Bitcoin is an experimental digital currency that enables instant payments to anyone, anywhere in the world. Bitcoin uses peer-to-peer technology to operate with no central authority: managing transactions and issuing money are carried out collectively by the network. Bitcoin Core is the name of open source software which enables the use of this currency.
For more information, as well as an immediately usable, binary version of the Bitcoin Core software, see https://bitcoincore.org/en/download/, or read the original whitepaper.
License
Bitcoin Core is released under the terms of the MIT license. See COPYING for more information or see https://opensource.org/licenses/MIT.
Development Process
The master branch is regularly built (see doc/build-*.md for instructions) and tested, but it is not guaranteed to be
completely stable. Tags are created
regularly from release branches to indicate new official, stable release versions of Bitcoin Core.
The https://github.com/bitcoin-core/gui repository is used exclusively for the development of the GUI. Its master branch is identical in all monotree repositories. Release branches and tags do not exist, so please do not fork that repository unless it is for development reasons.

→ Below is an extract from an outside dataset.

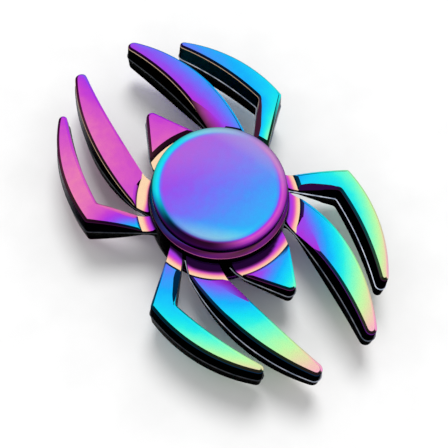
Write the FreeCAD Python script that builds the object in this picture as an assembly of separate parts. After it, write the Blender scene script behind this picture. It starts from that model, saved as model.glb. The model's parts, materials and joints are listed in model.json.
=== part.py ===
import FreeCAD, Part
import math
import os

from FreeCAD import Vector

# Spider-shaped fidget spinner: one die-cast body that turns on a 608 ball
# bearing, held between two finger caps.  Millimetres, origin at the bearing
# centre, +Z out through the top cap, +Y towards the spider's head.

# Hub collar of the casting
COLLAR_RADIUS = 13.0
COLLAR_HALF_HEIGHT = 5.45
COLLAR_EDGE_BEVEL = 0.7
COLLAR_LIP_RADIUS = 10.1

# Legs and triangles
STEP_FOOT_RADIUS = 15.35
STEP_TOP_RADIUS = 16.0
STRIP_FLOOR = 0.9
STRIP_COVE = 1.9
EDGE_BEVEL = 0.4
WALL_FLARE = 0.32
ARCH_TOP_RADIUS = 28.0
ARCH_TOP_HEIGHT = 4.65
ARCH_INNER_RADIUS = 25.0
ARCH_OUTER_RADIUS = 42.0
REACH = 42.0

# 608 bearing
BEARING_OUTER_RADIUS = 11.0
BEARING_BORE_RADIUS = 4.0
BEARING_HALF_WIDTH = 3.5
INNER_LAND_RADIUS = 6.05
OUTER_LAND_RADIUS = 9.05
BALL_COUNT = 7
BALL_RADIUS = 1.984
BALL_PITCH_RADIUS = 7.5
RACE_RADIUS = 2.02
SHIELD_SEAT_RADIUS = 9.7
SHIELD_SEAT_HEIGHT = 2.65
SHIELD_THICKNESS = 0.25
SHIELD_BORE_RADIUS = 6.3
WIRE_RADIUS = 0.22
POCKET_RADIUS = 2.05
CAGE_THICKNESS = 0.3
CAGE_INNER_RADIUS = 6.6
CAGE_OUTER_RADIUS = 8.4
RIVET_RADIUS = 0.35

# Retaining ring for the bearing
CLIP_THICKNESS = 1.0
CLIP_GROOVE_RADIUS = 11.5

# Finger caps, washers and stud
CAP_RADIUS = 12.5
CAP_UNDERSIDE = 6.0
CAP_LAND_HEIGHT = 8.2
CAP_FACE_RADIUS = 11.2
CAP_DISH_DEPTH = 0.45
CAP_BOSS_RADIUS = 5.7
CAP_SPIGOT_RADIUS = 3.97
CAP_SPIGOT_END = 0.4
WASHER_THICKNESS = 0.5
STUD_RADIUS = 2.0
STUD_HALF_LENGTH = 4.8


def unit(vector):
    return Vector(vector).normalize()


def line(start, end):
    return Part.makeLine(start, end)


def flat(x, y):
    return Vector(x, y, 0)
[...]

The contribution workflow is described in CONTRIBUTING.md and useful hints for developers can be found in doc/developer-notes.md.
Testing
Testing and code review is the bottleneck for development; we get more pull requests than we can review and test on short notice. Please be patient and help out by testing other people's pull requests, and remember this is a security-critical project where any mistake might cost people lots of money.
Automated Testing
Developers are strongly encouraged to write unit tests for new code, and to
submit new unit tests for old code. Unit tests can be compiled and run
(assuming they weren't disabled in configure) with: make check. Further details on running
and extending unit tests can be found in /src/test/README.md.
There are also regression and integration tests, written
in Python, that are run automatically on the build server.
These tests can be run (if the test dependencies are installed) with: test/functional/test_runner.py
The CI (Continuous Integration) systems make sure that every pull request is built for Windows, Linux, and macOS, and that unit/sanity tests are run automatically.
Manual Quality Assurance (QA) Testing
Changes should be tested by somebody other than the developer who wrote the code. This is especially important for large or high-risk changes. It is useful to add a test plan to the pull request description if testing the changes is not straightforward.
Translations
Changes to translations as well as new translations can be submitted to Bitcoin Core's Transifex page.
Translations are periodically pulled from Transifex and merged into the git repository. See the translation process for details on how this works.
Important: We do not accept translation changes as GitHub pull requests because the next pull from Transifex would automatically overwrite them again.
Translators should also subscribe to the mailing list.